O resto, são duas histórias de crescimento pessoal, adaptação ao mundo, e desenvolvimento de sentimentos de identidade. Chambers alterna entre o passado da personagem humana, e o presente da artificial. Na primeira, mostra a tenacidade de sobrevivência em meios hostis, a resistência ao isolamento, e o papel do acompanhamento caloroso (mesmo que feito por um algoritmo inteligente). Na segunda, os dilemas e dores de crescimento psicológico de uma personalide desconfortável com o seu corpo, que não se consegue definir, e tem de aprender a navegar as interações sociais enquanto mantém a sua verdadeira natureza em segredo.
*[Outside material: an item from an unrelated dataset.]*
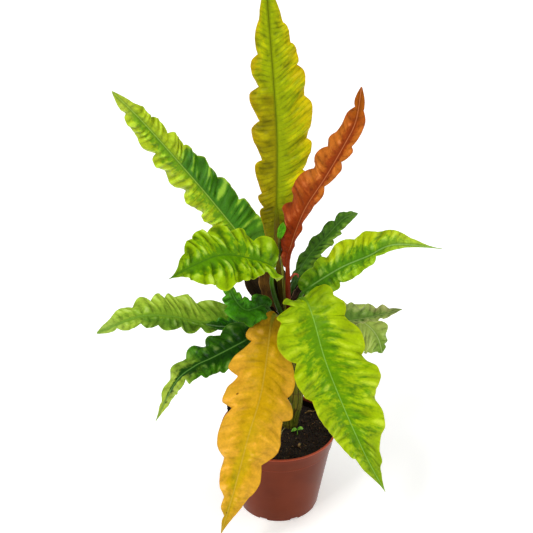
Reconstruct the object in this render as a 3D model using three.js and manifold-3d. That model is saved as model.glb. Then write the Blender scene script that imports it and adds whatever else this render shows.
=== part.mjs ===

Uma das peculiaridades do mundo de Wayfarers é a sua hostilidade para com modificação genética, e manutenção de algoritmos inteligentes como meros utensílios, não lhes reconhecendo sentiencia mesmo que desenvolvam personalidades.

Todo o romance é uma clara metáfora sobre questões de identidade e género, sobre a luta de indivíduos que não se conforam ou são capazes de se adaptar a sistemas rígidos para manter a sua personalidade. Mas não é um romance panfletário, o otimismo que pervade os livros de Chambers leva a história por outros caminhos.